**What this task involves**
Quote the whole listing verbatim.

**Recorded information**
◇ ◇ ◇ ◇ ◇

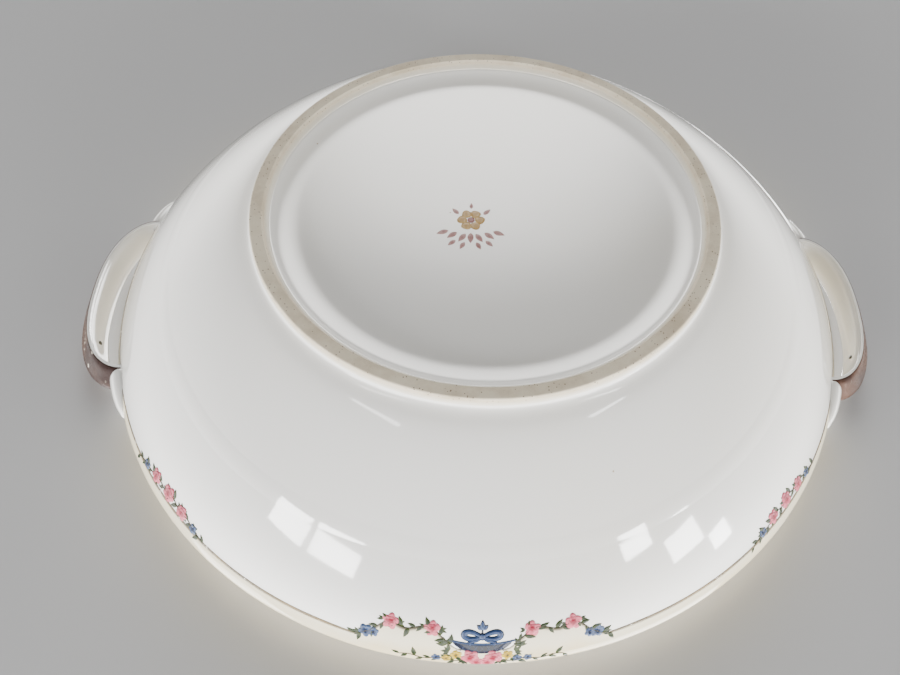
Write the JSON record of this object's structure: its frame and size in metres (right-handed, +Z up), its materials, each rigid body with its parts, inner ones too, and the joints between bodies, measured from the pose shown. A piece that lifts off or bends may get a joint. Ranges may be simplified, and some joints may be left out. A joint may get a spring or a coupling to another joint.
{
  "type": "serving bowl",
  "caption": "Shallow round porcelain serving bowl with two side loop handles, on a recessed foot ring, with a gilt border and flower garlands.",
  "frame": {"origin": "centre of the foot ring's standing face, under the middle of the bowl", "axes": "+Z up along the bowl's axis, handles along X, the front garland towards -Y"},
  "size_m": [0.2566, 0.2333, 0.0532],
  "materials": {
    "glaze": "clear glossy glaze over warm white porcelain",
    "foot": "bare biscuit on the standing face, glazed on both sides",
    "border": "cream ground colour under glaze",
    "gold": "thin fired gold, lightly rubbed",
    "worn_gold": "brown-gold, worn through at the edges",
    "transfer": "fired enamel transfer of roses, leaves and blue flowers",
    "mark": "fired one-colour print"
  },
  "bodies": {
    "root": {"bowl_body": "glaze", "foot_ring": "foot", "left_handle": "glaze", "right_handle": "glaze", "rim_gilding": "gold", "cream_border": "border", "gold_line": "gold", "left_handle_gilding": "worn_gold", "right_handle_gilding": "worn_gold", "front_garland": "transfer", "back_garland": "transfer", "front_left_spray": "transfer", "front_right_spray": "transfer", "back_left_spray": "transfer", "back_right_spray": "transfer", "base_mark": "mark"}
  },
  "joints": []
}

◇ ◇ ◇ ◇ ◇

**Response to the exercise**
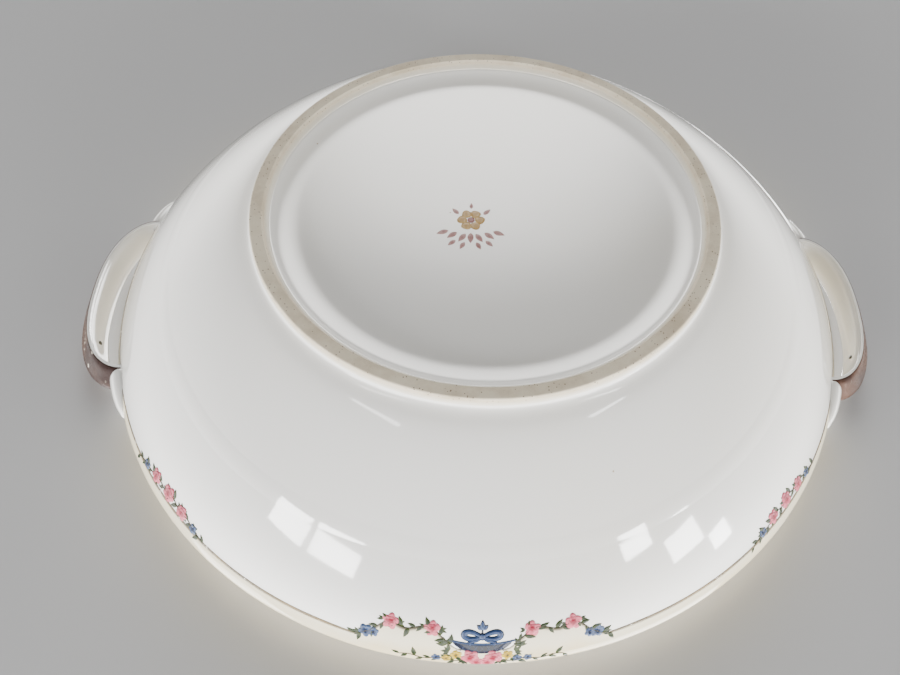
Write the JSON record of this object's structure: its frame and size in metres (right-handed, +Z up), its materials, each rigid body with its parts, inner ones too, and the joints between bodies, measured from the pose shown. A piece that lifts off or bends may get a joint. Ranges may be simplified, and some joints may be left out. A joint may get a spring or a coupling to another joint.
{
  "type": "serving bowl",
  "caption": "Shallow round porcelain serving bowl with two side loop handles, on a recessed foot ring, with a gilt border and flower garlands.",
  "frame": {"origin": "centre of the foot ring's standing face, under the middle of the bowl", "axes": "+Z up along the bowl's axis, handles along X, the front garland towards -Y"},
  "size_m": [0.2566, 0.2333, 0.0532],
  "materials": {
    "glaze": "clear glossy glaze over warm white porcelain",
    "foot": "bare biscuit on the standing face, glazed on both sides",
    "border": "cream ground colour under glaze",
    "gold": "thin fired gold, lightly rubbed",
    "worn_gold": "brown-gold, worn through at the edges",
    "transfer": "fired enamel transfer of roses, leaves and blue flowers",
    "mark": "fired one-colour print"
  },
  "bodies": {
    "root": {"bowl_body": "glaze", "foot_ring": "foot", "left_handle": "glaze", "right_handle": "glaze", "rim_gilding": "gold", "cream_border": "border", "gold_line": "gold", "left_handle_gilding": "worn_gold", "right_handle_gilding": "worn_gold", "front_garland": "transfer", "back_garland": "transfer", "front_left_spray": "transfer", "front_right_spray": "transfer", "back_left_spray": "transfer", "back_right_spray": "transfer", "base_mark": "mark"}
  },
  "joints": []
}